If possible, store the grafting wood on the vine until late in the dormant season, but cut
before the buds begin any growth. All except very early leafing varieties could be left on the vine
until about the latter part of February. Late varieties could be left until early March.
After cutting, keep the wood moist to prevent any drying out. Keep it cool to prevent any
development of the buds. A well drained pit where the wood is covered by soil at least a foot
deep will usually keep the wood dormant until late March.
If stored in the soil, keep the wood free of soil or sand as these particles dull the knives of the
grafters. Asphalt paper or plastic can be used to keep soil away from the wood. Wet the wood
when burying, and keep the covering soil moist, but not saturated.
If the vines will not be grafted until April or later, store in cold storage with temperature
between 32° -36° F. If kept below 36°, the wood will stay dormant for several
months.
If kept in cold storage, put wet newspaper around the cuttings and place in plastic bags.

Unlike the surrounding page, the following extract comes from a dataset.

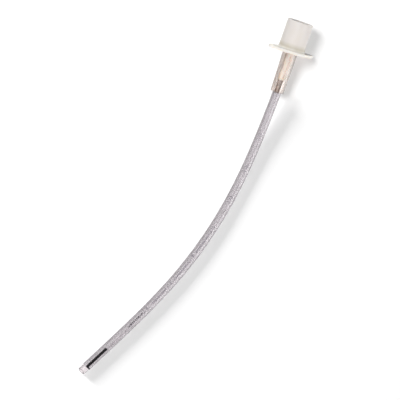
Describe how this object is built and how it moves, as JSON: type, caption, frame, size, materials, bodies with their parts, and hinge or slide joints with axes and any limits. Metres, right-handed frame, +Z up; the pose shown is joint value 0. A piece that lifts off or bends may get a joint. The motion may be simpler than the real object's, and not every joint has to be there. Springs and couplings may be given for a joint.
{
  "type": "endotracheal tube",
  "caption": "Small uncuffed tracheal tube with a wire coil in its clear wall, a bevelled soft tip, and a winged 15 mm conical connector with a clear sleeve, lying flat.",
  "frame": {"origin": "on the surface that the tube lies on, under the middle of its bounding box", "axes": "+Z up from that surface; +X towards the machine end with its connector; the tube's curve bulges towards -Y"},
  "size_m": [0.2398, 0.0336, 0.0213],
  "materials": {
    "connector_plastic": "milky translucent moulded polypropylene",
    "clear_sleeve": "clear soft vinyl, glossy",
    "clear_wall": "clear soft vinyl, slightly hazy",
    "clear_tip": "clear soft vinyl, glossy",
    "spring_wire": "bright drawn stainless wire"
  },
  "bodies": {
    "root": {"connector": "connector_plastic", "connector_sleeve": "clear_sleeve", "inner_liner": "clear_wall", "outer_jacket": "clear_wall", "reinforcing_wire": "spring_wire", "soft_tip": "clear_tip"}
  },
  "joints": []
}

Storing in lined bins with moist wood shavings is also satisfactory. Peat or sphagnum moss could
be used also, but some of the fine material sticks to the wood making the grafting a little more
difficult.
Sulfur dioxide should not be introduced in the cold storage area unless the cuttings are well
protected in plastic bags.
Select the medium to large diameter mature wood for the particular variety in question. If
sufficient wood is available, use only the basal portion of the cane eliminating the first two or
three buds which are too close together.
The next four to six buds are the best. The larger wood is easier to work with, especially for
notch grafting.
Use Grafting Compound Plus Latex
Paint for Protection
After the graft
is completed, coat the cut-off top of the stump, the split or notch and the cut portions of the scion
with grafting compound (use the black asphalt emulsion sold under the names Tree Heal or Tree
Seal).
Use these materials as they come from the can unless very thick. If necessary to thin, add
only small amounts of water since a little water thins the mixture a lot.

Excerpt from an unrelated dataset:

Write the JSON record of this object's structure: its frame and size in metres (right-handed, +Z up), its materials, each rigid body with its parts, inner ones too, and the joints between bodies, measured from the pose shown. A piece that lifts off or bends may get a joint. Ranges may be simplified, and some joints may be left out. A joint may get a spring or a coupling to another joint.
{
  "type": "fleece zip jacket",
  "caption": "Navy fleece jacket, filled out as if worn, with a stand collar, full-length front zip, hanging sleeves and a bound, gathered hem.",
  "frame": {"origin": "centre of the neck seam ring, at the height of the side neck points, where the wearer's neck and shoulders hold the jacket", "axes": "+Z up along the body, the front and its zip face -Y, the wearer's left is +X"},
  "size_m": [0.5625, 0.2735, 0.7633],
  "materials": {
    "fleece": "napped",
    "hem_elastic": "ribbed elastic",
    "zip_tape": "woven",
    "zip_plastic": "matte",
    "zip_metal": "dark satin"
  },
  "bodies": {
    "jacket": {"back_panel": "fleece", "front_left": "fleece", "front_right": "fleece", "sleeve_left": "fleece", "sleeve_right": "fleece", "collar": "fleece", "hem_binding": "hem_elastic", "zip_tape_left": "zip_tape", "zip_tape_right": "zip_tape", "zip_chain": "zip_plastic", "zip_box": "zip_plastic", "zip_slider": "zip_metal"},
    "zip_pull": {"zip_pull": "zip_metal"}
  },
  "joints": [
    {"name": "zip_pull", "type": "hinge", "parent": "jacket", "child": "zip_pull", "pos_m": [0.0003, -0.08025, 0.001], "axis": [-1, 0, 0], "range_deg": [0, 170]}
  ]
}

Use the grafting compound liberally, being especially careful of the cut sides of the scions,
the easiest areas to miss. A one-inch wide paint brush with the bristles cut a little shorter to
stiffen them is most satisfactory.
Improved coverage can be insured if the grafts are examined an hour or so after the original
coating from the opposite side of the row from which they were first covered. Cover any missed
spots.
After the asphalt compound has dried, cover all the asphalt-coated area and the entire scion
with white interior latex paint, the kind sold for painting interior walls of houses.
The paint may be diluted with water to flow more easily, such as two parts paint to one part
water. Paint reduces water loss from the scions, keeps the grafted area cooler, and considerably
improves the take.
After these two treatments, the scions need no more attention until they begin growth. Gum
may push up the grafting compound and the vines may begin bleeding a week or so after
grafting, but no further coating is necessary.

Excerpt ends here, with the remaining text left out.